The company drills into the heavier pieces, counter sinking screws in the existing plaster and into the wood behind it. Plus, on all molds, construction adhesive was used for extra reinforcement. As Kelly notes, there's a ton-and-a-half of plaster hanging from the ceiling. As an example, the frieze that was put up was made from three different pieces, fit together to make one unit that weighs 150 pounds.
Profile runsA challenge with creating molds of this size is fitting all the pieces in place to make it symmetrically correct. Occasionally, the company had to figure out how to place the pieces of the molds together without the aid of blueprints or plans.
"A lot of little cove pieces were missing so we made cutters, set them up on a board and ran those out on sticks," says Kelly. "One of the more interesting things we can do are the pieces that are ran out on the board-as long as it's smooth, it can run."
The company made dozens of cutters that were made for different profiles. This required Kelly and Morron to re-educate themselves on all of the various styles of molds and their proper names.
"There's been a lot of places where there's been a piece missing," says Kelly. "When we started the main lobby, one of the very first cutters we made around the top had a profile piece 5 inches wide that had a couple of steps down in it that specialty contractors tore out and built pipe chases beside the columns.

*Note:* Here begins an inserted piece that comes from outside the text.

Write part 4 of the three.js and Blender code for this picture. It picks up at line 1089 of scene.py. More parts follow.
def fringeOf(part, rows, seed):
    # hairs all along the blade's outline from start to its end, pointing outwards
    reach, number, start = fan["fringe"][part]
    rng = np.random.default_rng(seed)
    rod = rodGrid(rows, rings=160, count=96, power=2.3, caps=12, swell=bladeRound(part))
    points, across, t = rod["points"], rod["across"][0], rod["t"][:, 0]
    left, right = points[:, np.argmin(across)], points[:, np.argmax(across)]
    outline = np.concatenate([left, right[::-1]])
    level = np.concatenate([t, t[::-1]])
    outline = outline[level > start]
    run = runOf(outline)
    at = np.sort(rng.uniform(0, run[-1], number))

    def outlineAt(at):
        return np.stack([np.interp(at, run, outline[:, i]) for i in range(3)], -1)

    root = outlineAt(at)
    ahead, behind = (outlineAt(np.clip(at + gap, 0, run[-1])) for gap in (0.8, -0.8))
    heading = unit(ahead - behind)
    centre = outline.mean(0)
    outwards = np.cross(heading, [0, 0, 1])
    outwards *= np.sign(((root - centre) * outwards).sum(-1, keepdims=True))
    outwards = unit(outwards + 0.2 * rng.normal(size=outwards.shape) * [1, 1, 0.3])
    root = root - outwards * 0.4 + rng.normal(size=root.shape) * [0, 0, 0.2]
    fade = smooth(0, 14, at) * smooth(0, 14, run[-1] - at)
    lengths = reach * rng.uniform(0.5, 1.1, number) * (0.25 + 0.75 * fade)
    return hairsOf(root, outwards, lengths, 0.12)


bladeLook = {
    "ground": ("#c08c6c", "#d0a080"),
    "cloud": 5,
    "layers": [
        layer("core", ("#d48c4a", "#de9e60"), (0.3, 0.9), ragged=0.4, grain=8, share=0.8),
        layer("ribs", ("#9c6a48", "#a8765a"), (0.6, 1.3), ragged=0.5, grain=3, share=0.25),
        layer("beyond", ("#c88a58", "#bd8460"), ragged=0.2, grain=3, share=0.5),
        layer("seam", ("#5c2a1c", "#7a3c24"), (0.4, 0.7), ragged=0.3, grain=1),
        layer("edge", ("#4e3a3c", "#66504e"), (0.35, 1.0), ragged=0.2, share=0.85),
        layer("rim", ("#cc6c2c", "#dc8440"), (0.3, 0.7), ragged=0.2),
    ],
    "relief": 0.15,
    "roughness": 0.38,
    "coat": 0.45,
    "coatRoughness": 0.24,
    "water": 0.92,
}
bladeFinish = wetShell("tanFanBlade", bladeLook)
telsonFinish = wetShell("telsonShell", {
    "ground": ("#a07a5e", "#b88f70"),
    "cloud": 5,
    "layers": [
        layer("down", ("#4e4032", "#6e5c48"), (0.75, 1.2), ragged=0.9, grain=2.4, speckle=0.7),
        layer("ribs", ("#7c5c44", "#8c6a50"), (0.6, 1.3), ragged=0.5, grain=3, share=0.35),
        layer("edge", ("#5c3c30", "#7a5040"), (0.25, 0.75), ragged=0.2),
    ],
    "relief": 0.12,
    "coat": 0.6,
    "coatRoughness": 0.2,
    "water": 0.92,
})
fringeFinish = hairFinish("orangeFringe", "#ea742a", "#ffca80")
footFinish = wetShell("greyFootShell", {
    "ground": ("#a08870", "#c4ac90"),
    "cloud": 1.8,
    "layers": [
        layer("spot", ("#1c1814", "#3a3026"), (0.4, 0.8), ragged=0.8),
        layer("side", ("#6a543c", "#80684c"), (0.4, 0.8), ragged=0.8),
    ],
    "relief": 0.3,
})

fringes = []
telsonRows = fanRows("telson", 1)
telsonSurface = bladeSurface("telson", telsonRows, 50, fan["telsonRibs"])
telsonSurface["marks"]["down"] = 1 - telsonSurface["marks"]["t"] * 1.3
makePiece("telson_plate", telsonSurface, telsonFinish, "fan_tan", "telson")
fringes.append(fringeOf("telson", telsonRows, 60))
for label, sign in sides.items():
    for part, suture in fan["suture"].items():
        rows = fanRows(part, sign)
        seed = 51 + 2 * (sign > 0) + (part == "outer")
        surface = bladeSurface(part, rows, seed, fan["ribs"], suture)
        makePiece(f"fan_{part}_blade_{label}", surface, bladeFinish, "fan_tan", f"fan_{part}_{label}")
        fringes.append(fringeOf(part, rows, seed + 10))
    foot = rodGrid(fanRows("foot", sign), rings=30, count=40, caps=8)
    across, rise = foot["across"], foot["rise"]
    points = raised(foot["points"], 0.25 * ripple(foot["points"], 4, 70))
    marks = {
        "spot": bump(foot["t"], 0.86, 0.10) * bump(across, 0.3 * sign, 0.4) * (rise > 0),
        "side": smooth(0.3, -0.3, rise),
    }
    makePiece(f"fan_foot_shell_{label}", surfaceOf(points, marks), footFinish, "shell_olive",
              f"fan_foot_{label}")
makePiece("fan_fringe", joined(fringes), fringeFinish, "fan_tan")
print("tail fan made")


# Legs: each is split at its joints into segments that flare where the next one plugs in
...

Then they got rid of the pipe chases and we had to have the piece to put back in. We just made a cutter, ran it on the board, patched the hole, installed the piece back up there, mitered it and no one could tell it had been missing. There's been a lot of that done and we spent hours just building pieces like that."

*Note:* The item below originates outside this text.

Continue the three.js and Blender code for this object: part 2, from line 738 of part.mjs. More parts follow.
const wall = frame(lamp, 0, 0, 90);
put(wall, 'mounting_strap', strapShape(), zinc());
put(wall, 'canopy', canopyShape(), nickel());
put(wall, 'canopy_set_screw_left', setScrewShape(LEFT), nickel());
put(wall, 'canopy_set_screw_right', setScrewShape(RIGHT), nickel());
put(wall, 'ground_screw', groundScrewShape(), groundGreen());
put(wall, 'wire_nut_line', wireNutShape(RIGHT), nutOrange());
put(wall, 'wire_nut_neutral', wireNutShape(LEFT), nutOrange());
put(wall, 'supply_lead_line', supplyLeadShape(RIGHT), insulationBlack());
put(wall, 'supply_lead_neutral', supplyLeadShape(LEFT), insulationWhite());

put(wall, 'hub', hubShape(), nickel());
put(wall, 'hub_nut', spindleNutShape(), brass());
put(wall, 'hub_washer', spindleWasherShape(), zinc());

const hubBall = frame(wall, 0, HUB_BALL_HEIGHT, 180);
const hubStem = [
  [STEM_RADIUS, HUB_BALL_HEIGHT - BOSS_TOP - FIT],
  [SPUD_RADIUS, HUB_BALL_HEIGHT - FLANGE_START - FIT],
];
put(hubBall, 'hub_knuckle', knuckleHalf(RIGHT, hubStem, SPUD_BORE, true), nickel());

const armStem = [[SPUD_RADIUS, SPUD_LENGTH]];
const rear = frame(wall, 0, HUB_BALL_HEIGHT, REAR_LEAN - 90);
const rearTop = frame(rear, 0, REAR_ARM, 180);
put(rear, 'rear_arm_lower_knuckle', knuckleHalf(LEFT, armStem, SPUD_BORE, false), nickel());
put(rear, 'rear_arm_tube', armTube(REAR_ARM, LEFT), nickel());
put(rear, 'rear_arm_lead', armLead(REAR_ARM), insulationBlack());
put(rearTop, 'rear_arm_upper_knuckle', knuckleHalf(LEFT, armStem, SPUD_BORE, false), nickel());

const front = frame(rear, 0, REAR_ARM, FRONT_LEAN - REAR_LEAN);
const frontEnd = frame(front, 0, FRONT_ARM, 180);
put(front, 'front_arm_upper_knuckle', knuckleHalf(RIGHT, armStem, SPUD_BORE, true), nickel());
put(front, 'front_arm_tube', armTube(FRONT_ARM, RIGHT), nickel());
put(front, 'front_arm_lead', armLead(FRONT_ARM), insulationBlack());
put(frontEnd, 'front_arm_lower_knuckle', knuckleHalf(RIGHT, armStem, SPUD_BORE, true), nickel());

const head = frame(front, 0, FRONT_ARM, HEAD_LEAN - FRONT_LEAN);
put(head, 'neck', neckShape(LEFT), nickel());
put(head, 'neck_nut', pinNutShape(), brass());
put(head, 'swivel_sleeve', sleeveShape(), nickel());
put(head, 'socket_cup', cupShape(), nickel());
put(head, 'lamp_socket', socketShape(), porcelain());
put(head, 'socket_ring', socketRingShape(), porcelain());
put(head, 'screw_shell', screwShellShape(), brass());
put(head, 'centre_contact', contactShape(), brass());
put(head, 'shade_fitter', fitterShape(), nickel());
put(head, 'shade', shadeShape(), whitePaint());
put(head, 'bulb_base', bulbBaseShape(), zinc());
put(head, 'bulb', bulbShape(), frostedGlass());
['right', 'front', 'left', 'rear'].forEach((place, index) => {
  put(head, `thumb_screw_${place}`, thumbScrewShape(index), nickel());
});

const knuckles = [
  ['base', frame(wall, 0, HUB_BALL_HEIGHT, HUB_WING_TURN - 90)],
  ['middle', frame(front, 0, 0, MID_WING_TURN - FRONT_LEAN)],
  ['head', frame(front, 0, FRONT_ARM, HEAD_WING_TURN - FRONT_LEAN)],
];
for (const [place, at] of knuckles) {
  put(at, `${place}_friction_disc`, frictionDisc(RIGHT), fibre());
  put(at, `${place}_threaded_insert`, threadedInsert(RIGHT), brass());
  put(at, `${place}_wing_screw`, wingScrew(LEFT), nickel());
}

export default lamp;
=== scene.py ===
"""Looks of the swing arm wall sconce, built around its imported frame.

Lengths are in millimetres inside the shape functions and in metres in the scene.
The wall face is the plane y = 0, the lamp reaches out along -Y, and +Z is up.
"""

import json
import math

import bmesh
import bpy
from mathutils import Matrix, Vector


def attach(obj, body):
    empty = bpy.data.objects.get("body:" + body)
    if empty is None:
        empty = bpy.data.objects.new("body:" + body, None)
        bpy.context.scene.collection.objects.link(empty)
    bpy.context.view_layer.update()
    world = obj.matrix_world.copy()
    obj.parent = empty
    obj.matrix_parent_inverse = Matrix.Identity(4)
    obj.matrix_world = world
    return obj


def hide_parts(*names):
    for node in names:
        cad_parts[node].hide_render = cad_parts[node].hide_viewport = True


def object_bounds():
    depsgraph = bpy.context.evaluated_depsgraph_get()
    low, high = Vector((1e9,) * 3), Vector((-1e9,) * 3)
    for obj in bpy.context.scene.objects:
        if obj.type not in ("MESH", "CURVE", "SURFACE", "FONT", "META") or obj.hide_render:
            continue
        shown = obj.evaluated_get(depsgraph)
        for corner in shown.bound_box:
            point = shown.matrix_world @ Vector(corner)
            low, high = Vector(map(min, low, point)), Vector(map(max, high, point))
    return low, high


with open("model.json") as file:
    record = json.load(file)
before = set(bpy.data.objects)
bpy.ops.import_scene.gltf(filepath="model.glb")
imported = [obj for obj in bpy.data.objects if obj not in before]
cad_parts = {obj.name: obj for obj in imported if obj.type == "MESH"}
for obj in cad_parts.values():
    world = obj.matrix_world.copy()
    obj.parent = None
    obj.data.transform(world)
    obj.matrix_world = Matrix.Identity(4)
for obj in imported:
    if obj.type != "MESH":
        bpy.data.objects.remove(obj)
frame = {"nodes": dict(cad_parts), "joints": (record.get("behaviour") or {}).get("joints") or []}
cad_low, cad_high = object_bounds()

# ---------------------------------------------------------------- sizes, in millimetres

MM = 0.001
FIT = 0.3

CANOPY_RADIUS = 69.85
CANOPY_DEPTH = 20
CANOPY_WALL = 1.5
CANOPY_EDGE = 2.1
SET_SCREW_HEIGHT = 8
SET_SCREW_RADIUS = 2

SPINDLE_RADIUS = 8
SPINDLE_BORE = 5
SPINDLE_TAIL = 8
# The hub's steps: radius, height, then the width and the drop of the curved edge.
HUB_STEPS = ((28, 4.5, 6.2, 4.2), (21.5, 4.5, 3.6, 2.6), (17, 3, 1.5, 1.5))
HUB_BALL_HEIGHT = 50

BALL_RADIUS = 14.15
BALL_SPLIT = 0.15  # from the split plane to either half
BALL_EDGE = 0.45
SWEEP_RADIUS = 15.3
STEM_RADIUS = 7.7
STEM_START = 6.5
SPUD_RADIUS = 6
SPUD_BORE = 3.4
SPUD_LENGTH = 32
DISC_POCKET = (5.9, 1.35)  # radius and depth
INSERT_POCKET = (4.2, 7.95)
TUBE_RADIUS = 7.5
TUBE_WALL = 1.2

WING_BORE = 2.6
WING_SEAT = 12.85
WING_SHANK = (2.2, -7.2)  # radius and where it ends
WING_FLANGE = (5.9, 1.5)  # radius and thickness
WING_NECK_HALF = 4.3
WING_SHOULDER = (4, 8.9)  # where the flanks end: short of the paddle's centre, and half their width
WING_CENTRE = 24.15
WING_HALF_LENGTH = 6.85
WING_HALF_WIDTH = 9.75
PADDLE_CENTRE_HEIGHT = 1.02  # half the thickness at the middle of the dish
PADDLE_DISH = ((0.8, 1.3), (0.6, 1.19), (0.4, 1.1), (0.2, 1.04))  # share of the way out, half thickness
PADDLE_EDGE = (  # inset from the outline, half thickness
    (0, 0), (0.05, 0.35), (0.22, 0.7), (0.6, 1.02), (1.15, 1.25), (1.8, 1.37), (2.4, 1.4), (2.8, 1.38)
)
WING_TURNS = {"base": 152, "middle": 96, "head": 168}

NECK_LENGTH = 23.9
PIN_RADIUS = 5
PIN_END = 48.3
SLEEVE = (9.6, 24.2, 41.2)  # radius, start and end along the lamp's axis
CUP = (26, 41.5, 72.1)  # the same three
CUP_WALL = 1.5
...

The two explain how much they enjoy the process of running molds. They say to start out with a board that has a rail and design every cutter to that particular dimension so the rail can slide down through. With a cutter and a bucketful of mud, a piece of jute should be used for added strength. With a screw in each end and tied together, it should be pulled to the other end and mud poured over the top. One worker should mix the plaster and pour it while another person slides the cutter down. After this run, the material should set (which it will quickly). The cutter should then cleaned and buckets washed out and prepared to make the next batch (K&M say three batches). For each coat applied, it should progressively get thinner.
When this job folds, K&M will be leaving all of the mold profiles, knowing that at some point the next generation of plasterers working on the project may have to meet historical standards.
"When I first started plastering, I thought how great it would be to work on this hotel and the West Baden," says Kelly. "I'm proud I got the chance on both."